蒋靖允还像是置身于梦中,看着自己沾满血迹的双手,说不出话来。
曾廷烨不再逼他,坐在椅子的另一端,靠在墙上。仿佛
只有这样的姿势,才可以让他稍稍得到一丝依靠。
又是等待,漫长的等待。
蒋官跟着到了医院,到了七八点,去买了些吃的回来。
曾廷烨努力把自己的心态调整到最好,接过蒋官买来的食物,又催着蒋靖允:“你先去把手洗洗,这个样子,太吓人了。”等他洗完手回来,又强迫他吃东西:“一会儿月光醒了,还得你照顾着呢,别把自己饿坏了。”
蒋靖允知道曾廷烨不比自己好过,但越是这个时候,他们就越应该以一种积极的心态去面对。只要相信会有好的结果,才有可能出现惊喜。
手术室的门终于在凌晨一点开了。
主治医生是个四十来岁的胖子,看着慈眉善目的,说话的音调也十分喜气,更不拘泥于形式,见蒋靖允、曾廷烨和蒋官同一时间围着自己,连谁是亲属都不问了,直接报消息:“病人命大,虽然伤的重,但不是要害,只不过那么长的头发都剃光了,等她醒了,你们一定得好好开导她,女孩子家家的,最在乎就是漂不漂亮了。我说那个司机也是,这么好看的姑娘他也忍心撞。”
三人都愣住了,还是平常脑子不怎么灵光的蒋官傻傻问了句:“医生,她大概什么时候会醒?”
医生想了想,十分随意的表示:“最快也要二十四小时后吧。你知道的啦,脑子开刀,通常都把头包的像如来佛那么大,可不是闹着玩的。你们可以先回去休息休息,把这个仪容仪表整理一下。”医生特意指了指蒋靖允,“尤其这位先生,不要哭丧着脸嘛,人都已经救回来啦,你这种表情,我很有挫败感啊。”
蒋靖允和曾廷烨都觉得把开颅手术闹着玩的好像是医生。但事实证明,闹着玩的医生有时候比一本正经的医生还要靠谱。
三人直接在医院开了两间最好的病房,一间预留给许月光,一间用来睡觉。
也不知道是因为蒋官睡觉有呼声,还是心里放不下。蒋靖允睡不着,刚起身想出去看看许月光的情况,曾廷烨也跟着醒了。
两人坐在病房外的椅子上聊起天。
先是曾廷烨感叹:“事不过三,但愿老天爷再不要和我开这种玩笑了。人一老,心脏实在受不了那么多刺激。”
蒋靖允自责:“是我太大意了。

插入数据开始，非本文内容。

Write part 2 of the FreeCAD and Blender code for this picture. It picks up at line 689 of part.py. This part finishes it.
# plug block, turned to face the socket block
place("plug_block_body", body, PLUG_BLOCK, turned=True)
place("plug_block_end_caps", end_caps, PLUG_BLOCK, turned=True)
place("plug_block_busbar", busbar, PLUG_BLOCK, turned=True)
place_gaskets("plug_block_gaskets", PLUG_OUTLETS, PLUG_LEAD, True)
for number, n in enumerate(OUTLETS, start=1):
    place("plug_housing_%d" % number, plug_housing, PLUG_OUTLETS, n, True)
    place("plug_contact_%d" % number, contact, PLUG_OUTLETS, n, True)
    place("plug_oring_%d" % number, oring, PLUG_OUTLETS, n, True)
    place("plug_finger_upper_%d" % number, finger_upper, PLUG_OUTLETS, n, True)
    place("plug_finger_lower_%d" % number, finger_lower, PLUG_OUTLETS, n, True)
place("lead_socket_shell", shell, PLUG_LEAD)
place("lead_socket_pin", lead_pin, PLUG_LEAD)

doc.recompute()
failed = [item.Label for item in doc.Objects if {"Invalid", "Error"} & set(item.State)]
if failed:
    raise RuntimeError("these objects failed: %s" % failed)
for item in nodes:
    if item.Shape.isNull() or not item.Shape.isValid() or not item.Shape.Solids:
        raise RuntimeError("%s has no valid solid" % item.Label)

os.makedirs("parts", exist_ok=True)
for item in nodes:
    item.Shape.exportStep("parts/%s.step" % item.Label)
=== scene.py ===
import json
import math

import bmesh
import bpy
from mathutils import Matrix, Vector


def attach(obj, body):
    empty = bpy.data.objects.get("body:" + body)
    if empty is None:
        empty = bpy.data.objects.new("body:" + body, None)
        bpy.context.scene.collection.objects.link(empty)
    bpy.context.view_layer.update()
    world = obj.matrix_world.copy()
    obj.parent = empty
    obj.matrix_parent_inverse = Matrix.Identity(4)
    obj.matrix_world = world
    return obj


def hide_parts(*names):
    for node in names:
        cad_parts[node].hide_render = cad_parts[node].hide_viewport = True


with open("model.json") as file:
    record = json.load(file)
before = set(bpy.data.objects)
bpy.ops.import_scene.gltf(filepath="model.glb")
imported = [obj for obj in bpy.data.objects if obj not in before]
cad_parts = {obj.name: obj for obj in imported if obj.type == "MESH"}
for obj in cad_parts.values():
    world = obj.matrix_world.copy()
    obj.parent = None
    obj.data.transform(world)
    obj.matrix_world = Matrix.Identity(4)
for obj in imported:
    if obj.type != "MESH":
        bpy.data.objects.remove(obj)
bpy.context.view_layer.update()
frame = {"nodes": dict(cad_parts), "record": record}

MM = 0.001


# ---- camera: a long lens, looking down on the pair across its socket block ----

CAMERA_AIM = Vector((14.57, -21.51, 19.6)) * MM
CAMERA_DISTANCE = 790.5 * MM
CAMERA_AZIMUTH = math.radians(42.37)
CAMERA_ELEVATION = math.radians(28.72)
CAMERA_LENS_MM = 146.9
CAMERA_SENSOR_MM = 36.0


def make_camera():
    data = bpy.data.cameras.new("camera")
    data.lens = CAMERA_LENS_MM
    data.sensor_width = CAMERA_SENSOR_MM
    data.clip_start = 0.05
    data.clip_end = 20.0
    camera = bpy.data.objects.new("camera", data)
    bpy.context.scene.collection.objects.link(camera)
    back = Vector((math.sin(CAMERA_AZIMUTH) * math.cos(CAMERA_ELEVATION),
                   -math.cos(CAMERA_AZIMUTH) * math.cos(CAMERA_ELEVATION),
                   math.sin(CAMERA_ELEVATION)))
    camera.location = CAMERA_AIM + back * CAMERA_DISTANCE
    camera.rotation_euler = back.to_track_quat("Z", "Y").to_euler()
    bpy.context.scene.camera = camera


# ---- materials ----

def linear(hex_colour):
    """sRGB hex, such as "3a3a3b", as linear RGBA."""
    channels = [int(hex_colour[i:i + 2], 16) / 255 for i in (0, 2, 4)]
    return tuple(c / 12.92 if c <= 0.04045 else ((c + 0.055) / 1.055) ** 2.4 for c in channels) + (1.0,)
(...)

”
曾廷烨十分善解人意的说:“你也不能一天二十四小时都守着她啊。”又提议,“不然再找个人陪着她?”
然后是难得的异口同声。
“春归?”
“春归!”
两人相视一笑。
曾廷烨坦诚说:“春归确实
是我找来的。你不知道,那个时候月光她有多狠心,断了和我的一切联系,我好不容易找到她的电话号码,打一次,第二次就接不通了。其实我也没想着去打扰她,只是在这世上在乎的人没几个,丢了一个就少一个了。生活这么千篇一律,我总得给自己找些继续下去的理由。”

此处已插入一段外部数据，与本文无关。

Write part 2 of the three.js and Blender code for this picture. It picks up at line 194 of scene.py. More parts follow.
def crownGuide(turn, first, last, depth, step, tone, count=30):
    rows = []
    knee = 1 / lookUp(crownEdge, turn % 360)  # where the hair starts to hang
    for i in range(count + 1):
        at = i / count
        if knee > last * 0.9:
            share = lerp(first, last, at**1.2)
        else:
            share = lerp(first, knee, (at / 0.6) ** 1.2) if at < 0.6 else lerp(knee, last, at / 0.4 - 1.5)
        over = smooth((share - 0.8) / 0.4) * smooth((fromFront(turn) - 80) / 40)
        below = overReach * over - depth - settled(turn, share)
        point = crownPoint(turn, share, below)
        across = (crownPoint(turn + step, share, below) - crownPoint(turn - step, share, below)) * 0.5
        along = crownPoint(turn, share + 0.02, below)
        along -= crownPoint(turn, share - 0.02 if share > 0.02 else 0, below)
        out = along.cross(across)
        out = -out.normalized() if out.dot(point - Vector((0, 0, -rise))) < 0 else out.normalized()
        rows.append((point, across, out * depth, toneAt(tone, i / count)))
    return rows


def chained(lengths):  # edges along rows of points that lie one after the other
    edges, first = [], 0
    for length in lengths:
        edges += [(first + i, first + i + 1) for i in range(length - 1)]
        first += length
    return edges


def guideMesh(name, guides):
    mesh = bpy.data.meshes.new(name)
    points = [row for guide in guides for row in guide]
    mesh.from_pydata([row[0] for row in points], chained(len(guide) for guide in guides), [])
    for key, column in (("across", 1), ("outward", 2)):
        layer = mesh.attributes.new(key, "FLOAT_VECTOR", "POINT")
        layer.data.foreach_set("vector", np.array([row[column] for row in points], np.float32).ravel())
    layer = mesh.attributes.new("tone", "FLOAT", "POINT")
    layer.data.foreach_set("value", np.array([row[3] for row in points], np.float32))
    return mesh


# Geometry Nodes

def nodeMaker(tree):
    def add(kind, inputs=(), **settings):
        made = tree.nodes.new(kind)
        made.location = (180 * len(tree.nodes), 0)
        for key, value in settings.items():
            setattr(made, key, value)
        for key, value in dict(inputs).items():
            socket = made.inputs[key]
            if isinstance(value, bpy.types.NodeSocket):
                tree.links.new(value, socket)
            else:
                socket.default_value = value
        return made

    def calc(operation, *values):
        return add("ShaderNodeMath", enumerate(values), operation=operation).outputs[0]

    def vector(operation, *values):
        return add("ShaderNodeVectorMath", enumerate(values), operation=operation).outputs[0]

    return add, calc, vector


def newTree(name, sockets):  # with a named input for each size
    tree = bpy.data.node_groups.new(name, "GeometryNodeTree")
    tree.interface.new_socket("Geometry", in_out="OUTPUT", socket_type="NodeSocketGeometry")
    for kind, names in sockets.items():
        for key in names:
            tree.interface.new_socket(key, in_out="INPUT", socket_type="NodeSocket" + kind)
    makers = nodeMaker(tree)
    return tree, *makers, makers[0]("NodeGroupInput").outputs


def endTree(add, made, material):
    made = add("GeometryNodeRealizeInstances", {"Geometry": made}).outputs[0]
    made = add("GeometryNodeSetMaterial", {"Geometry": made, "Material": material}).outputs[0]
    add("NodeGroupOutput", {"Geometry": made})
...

蒋靖允想起曾廷烨的孤儿身份,大凡这种出生的人,都格外珍惜自己在乎的人,因为怕一不留神就会被再次抛弃,所以总是想要牢牢的抓住些什么。
曾廷烨又问他:“你什么知道知道春归身份的?”
蒋靖允十分平淡的看了他一眼:“一开始就知道。”
曾廷烨明显不信:“那你为什么还要她?”
“与其天天提防,还不如留下她。”
曾廷烨满面黑线:“怎么像演谍战剧?”
蒋靖允笑了笑,说:“我们都把她看的太紧,却从来没有想过她需要的究竟是什么。”
曾廷烨赞同的点了点头,燃起兴致来问他:“你什么时候开始喜欢月光的?”
蒋靖允简单说:“很久以前。”
曾廷烨对这个答案明显不满意:“很久是多久?三年?五年?你总不能告诉我你其实就早认识她了吧?在她读大学的时候?如果是这样,没理由她会选蒋靖东而不选你啊。”

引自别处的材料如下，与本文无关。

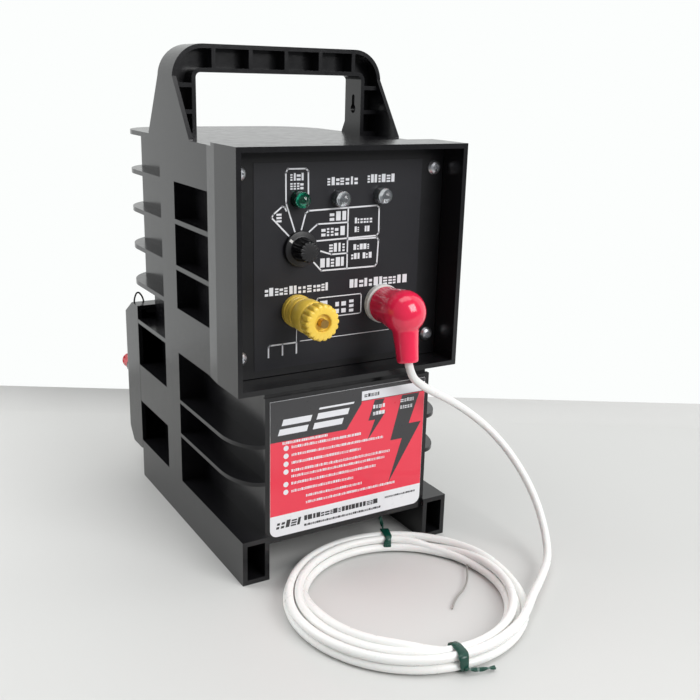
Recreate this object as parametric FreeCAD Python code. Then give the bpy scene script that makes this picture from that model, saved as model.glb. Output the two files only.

蒋靖允不想说太多,便转移话题,反问曾廷烨:“你和三个孩子的妈是怎么认识的?”
曾廷烨没转过弯来,吱吱呜呜说:“就是这么认识的。”
蒋靖允见他有些扭捏,脑子里突地显过一个画面,仿佛是吃惊,但转而又觉得确实有迹可循,于是猜测着问:“该不会是唐楚雨吧?”